The first thing you need to know about Thursday’s ruling by the United States Supreme Court, striking down the use of race in college admissions, is this: affirmative action affected a small group of people, and would have continued to affect a small group of people had the high court decided to leave it be.
Remember that we’re talking about elite institutions. Very few colleges are so picky that they must use race to cull applicants. As Rod Graham once said, most clamor for enrollees. Only the elites “are in a position to use race as a factor and choose some students over others,” he said. “Your average State U, liberal arts college or local community college does not have that luxury.”
The second thing you need to know is that all colleges, elites included, will continue racially diversifying their student bodies, because it’s in their interest to continue doing so. They won’t do it as they have been, now that the justices have decided. Indeed, the means will change. The goals, however, will not.
The third thing you need to know is that the Supreme Court did not outlaw affirmative action, as action in the affirmative is going to continue to be taken whenever the sons and daughters of the very obscenely rich apply for admission to the elite schools that their very obscenely rich parents went to.
This third thing is, I think, the most important thing.
The court did not take up the question of admissions policies that give a leg up to the sons and daughters of the very obscenely rich. It took up the question of admissions policies that give a leg up to nonwhite people. It did not ban bias, but a kind of bias – a kind that’s disliked by the court’s rightwing supermajority.
Bias in favor of the very obscenely rich may continue.
Bias in favor of nonwhite people must stop.
In writing for the majority, Chief Justice John Roberts seems blind to actions taken in the affirmative for the sons and daughters of the very obscenely rich. Students, he said, should be considered on the merits alone, not the color of their skin. “Our constitutional history does not tolerate that choice,” he said.
But students are never considered for admittance on the merits alone.
Harvard’s acceptance rate was 6 percent between 2014 and 2019. (By contrast, the acceptance rate of the University of Connecticut was 55.6 percent.) Of all the kids who applied, Harvard accepted less than a tenth. Of that number, the sons and daughters of the very obscenely rich represented 33 percent.
Contrary to Roberts’ belief, our constitutional history has tolerated bias and continues to tolerate it. The question is, and always has been, bias in favor of whom and why? For this court, the question is closed to nonwhite people.
Is affirmative action reverse-racism? No. It arose from the 1960s, a time in which one kind of politics defeated another kind – specifically, agents of the civil rights movement defeating agents of Jim Crow apartheid. The hope was to ameliorate some of the injuries wrought by slavery and its racist vestiges.

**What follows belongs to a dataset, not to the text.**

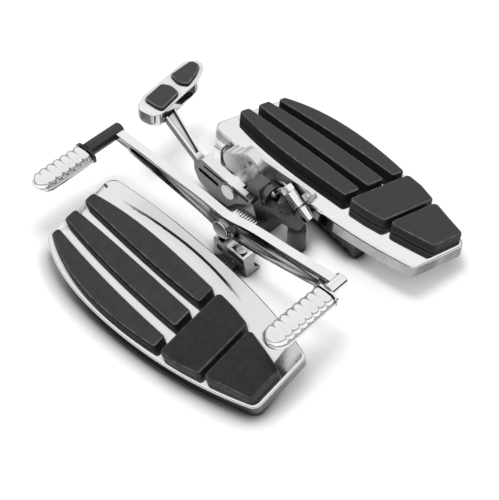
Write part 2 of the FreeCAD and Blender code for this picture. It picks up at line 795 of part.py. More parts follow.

According to Allison Wiltz, affirmative action aimed initially “to ensure equal employment opportunities among contractors working for the federal government.” Instead of “retroactively mitigating discrimination,” she wrote, the Kennedy administration ordered contractors to “take affirmative action.”

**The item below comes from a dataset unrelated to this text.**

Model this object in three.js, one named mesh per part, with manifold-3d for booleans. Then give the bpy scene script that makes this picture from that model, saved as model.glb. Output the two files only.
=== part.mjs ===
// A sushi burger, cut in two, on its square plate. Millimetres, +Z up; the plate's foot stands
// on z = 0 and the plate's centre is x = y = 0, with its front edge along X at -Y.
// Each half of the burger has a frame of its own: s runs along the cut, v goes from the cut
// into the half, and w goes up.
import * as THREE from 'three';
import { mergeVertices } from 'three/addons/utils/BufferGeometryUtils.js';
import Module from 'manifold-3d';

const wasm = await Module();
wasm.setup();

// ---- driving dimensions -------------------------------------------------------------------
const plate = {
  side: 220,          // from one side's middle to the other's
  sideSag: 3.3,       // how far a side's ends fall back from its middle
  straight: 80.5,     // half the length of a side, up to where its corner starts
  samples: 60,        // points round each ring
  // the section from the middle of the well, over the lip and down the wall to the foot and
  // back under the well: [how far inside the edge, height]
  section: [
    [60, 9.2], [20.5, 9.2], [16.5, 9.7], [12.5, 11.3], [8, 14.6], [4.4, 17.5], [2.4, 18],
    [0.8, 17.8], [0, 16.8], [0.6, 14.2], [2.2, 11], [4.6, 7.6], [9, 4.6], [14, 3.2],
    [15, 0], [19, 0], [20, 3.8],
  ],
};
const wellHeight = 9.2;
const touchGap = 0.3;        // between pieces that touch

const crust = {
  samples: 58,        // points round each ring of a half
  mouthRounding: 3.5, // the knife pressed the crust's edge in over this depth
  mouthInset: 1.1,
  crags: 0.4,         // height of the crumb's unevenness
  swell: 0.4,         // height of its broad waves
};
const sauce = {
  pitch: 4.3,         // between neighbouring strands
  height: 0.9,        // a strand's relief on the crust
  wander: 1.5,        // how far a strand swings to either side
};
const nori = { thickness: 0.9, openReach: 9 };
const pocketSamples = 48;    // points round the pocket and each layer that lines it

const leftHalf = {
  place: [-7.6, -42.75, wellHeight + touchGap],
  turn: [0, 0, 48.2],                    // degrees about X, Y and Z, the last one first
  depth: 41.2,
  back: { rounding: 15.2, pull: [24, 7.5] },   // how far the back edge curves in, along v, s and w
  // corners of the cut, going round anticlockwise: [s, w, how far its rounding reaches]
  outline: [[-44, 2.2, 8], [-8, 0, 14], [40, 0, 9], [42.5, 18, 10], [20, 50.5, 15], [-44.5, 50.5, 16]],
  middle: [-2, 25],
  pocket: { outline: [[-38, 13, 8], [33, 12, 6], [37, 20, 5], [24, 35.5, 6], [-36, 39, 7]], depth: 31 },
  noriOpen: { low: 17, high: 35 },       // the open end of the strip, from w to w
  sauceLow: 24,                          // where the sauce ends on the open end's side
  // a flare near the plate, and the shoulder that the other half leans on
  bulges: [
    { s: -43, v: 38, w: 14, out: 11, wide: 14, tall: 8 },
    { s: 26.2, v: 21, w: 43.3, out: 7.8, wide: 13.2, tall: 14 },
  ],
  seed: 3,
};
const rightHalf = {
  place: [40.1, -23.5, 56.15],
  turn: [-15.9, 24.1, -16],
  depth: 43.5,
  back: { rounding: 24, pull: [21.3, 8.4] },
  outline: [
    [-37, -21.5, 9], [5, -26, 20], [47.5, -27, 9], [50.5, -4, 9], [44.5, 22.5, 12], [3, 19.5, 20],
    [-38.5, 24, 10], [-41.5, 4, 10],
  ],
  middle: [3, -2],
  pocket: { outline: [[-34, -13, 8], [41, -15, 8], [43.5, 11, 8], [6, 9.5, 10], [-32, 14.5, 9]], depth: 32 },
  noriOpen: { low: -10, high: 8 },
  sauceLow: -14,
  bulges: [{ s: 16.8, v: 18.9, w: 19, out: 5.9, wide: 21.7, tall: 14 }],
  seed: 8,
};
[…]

In its proper context, one can see that the consideration of race in college admissions is the point of affirmative action. It is not reverse racism. It is an attempt to amend for the country’s long history of racial discrimination.
That’s the problem for affirmative action’s critics. Their aim has always been to replace programs, like college admissions, that were intended to consider race in an attempt to amend for the country’s long history of racial discrimination with programs that are “colorblind.” That way attempts to amend for the country’s history of racial discrimination seem like racial discrimination.
Americans have never been colorblind. We only makebelieve we are. With this ruling, however, the Supreme Court has given makebelieve the force of law. Not only may bias in favor of the very obscenely rich continue. Bias in favor of makebelieve must replace bias in favor of real attempts to make things right.